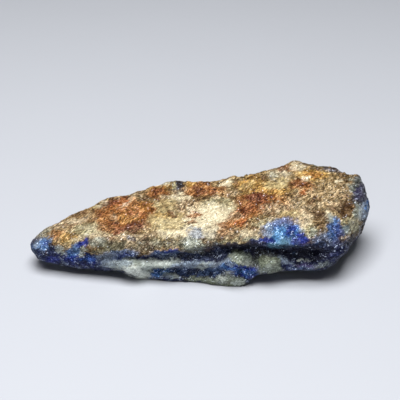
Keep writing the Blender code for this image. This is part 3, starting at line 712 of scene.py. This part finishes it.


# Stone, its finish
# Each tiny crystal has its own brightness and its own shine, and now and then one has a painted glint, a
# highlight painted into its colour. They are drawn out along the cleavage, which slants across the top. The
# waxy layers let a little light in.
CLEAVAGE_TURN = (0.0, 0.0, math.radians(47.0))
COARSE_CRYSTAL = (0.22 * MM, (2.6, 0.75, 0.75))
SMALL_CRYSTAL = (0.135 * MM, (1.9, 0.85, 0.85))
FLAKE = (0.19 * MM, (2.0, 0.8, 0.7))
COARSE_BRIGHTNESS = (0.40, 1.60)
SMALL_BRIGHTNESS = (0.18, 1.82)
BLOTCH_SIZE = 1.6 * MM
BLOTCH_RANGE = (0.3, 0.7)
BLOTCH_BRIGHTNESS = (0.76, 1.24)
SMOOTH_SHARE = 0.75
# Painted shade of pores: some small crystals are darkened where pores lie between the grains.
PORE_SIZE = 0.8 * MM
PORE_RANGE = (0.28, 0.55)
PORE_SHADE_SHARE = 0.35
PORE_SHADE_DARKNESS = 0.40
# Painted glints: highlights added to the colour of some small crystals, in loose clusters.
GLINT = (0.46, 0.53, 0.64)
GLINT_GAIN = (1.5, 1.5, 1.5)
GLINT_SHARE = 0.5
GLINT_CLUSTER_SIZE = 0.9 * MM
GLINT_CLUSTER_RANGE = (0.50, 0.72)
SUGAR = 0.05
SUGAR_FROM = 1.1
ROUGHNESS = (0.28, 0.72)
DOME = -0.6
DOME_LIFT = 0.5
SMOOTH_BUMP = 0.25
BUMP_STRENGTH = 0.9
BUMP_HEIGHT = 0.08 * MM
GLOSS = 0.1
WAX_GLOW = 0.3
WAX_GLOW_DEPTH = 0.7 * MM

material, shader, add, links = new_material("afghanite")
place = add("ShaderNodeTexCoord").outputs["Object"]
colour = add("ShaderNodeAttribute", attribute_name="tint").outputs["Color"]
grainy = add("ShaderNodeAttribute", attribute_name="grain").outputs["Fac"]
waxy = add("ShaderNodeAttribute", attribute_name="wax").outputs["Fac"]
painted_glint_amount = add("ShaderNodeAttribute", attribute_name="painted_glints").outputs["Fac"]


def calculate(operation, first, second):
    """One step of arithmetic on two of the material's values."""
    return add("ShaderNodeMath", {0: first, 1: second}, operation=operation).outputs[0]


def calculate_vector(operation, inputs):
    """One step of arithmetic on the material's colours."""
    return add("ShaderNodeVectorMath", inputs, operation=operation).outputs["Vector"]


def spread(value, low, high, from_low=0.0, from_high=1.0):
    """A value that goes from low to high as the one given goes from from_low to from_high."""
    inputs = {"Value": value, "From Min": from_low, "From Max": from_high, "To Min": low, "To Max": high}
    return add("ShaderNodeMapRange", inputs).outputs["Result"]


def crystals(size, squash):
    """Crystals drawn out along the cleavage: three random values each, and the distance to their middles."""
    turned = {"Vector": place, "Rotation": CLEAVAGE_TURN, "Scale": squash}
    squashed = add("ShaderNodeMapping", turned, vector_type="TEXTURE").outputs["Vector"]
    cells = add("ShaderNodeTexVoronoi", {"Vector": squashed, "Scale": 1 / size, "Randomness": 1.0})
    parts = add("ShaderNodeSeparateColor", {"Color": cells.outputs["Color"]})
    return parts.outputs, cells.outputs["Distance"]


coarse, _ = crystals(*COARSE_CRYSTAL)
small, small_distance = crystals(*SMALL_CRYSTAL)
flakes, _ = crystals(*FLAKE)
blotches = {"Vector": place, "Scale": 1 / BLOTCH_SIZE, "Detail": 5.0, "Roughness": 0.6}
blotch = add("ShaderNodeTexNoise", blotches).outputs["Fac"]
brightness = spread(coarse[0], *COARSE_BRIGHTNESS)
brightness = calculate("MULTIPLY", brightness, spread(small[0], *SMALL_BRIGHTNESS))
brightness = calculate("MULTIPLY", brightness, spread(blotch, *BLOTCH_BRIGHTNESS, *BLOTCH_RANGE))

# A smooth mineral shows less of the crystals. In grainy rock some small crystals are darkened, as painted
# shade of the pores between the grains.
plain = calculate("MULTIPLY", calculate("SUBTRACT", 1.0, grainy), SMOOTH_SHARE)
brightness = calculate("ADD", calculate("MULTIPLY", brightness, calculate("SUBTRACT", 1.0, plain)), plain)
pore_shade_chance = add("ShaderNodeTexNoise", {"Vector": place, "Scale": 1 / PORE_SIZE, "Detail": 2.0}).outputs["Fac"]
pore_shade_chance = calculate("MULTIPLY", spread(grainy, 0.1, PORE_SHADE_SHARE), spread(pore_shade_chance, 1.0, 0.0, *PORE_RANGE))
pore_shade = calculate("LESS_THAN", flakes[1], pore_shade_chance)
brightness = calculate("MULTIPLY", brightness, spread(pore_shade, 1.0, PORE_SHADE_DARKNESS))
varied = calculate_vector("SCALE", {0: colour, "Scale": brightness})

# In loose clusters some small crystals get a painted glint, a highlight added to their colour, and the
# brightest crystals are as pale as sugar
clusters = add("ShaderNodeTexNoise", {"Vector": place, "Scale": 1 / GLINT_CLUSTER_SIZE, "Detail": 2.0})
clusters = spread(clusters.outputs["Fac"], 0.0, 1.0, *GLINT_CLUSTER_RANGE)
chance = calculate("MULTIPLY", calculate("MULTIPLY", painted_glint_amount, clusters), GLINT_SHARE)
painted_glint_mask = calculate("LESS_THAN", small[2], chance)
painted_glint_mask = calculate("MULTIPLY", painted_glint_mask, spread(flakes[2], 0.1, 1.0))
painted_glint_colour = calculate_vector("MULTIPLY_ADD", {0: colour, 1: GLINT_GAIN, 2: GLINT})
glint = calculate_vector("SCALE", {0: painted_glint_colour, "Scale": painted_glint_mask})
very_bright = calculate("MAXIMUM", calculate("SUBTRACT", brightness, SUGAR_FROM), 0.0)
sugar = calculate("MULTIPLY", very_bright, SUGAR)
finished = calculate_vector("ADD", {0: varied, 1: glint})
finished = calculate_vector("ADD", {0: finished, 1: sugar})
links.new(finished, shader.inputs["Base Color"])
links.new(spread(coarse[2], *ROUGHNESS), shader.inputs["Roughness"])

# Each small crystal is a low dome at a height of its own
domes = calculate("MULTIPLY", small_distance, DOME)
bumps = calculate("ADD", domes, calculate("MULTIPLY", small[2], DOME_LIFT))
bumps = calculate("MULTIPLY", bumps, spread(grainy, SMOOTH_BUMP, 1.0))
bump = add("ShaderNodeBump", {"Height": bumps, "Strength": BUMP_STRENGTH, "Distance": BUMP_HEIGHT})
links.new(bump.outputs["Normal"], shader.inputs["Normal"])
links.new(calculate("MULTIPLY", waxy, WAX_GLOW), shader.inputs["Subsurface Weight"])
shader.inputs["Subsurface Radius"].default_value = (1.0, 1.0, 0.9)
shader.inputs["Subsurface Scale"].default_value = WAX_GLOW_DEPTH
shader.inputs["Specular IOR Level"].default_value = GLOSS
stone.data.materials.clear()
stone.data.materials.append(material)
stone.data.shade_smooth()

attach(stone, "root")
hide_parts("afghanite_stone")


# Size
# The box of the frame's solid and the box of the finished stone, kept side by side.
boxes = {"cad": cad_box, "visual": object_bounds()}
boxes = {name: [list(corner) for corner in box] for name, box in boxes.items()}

◇ ◇ ◇ ◇

#### Task goal:
Only the lines from the top of the data through the line that contains "WAX_GLOW_DEPTH = 0.7 * MM" should be quoted, exactly as they stand.

#### Solution to the exercise:
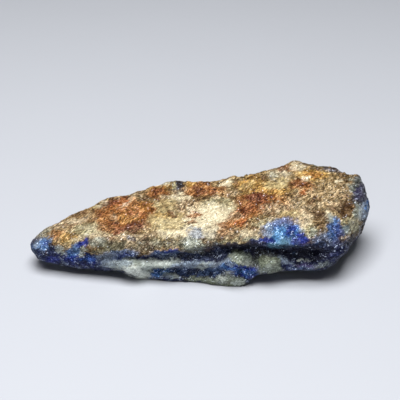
Keep writing the Blender code for this image. This is part 3, starting at line 712 of scene.py. This part finishes it.


# Stone, its finish
# Each tiny crystal has its own brightness and its own shine, and now and then one has a painted glint, a
# highlight painted into its colour. They are drawn out along the cleavage, which slants across the top. The
# waxy layers let a little light in.
CLEAVAGE_TURN = (0.0, 0.0, math.radians(47.0))
COARSE_CRYSTAL = (0.22 * MM, (2.6, 0.75, 0.75))
SMALL_CRYSTAL = (0.135 * MM, (1.9, 0.85, 0.85))
FLAKE = (0.19 * MM, (2.0, 0.8, 0.7))
COARSE_BRIGHTNESS = (0.40, 1.60)
SMALL_BRIGHTNESS = (0.18, 1.82)
BLOTCH_SIZE = 1.6 * MM
BLOTCH_RANGE = (0.3, 0.7)
BLOTCH_BRIGHTNESS = (0.76, 1.24)
SMOOTH_SHARE = 0.75
# Painted shade of pores: some small crystals are darkened where pores lie between the grains.
PORE_SIZE = 0.8 * MM
PORE_RANGE = (0.28, 0.55)
PORE_SHADE_SHARE = 0.35
PORE_SHADE_DARKNESS = 0.40
# Painted glints: highlights added to the colour of some small crystals, in loose clusters.
GLINT = (0.46, 0.53, 0.64)
GLINT_GAIN = (1.5, 1.5, 1.5)
GLINT_SHARE = 0.5
GLINT_CLUSTER_SIZE = 0.9 * MM
GLINT_CLUSTER_RANGE = (0.50, 0.72)
SUGAR = 0.05
SUGAR_FROM = 1.1
ROUGHNESS = (0.28, 0.72)
DOME = -0.6
DOME_LIFT = 0.5
SMOOTH_BUMP = 0.25
BUMP_STRENGTH = 0.9
BUMP_HEIGHT = 0.08 * MM
GLOSS = 0.1
WAX_GLOW = 0.3
WAX_GLOW_DEPTH = 0.7 * MM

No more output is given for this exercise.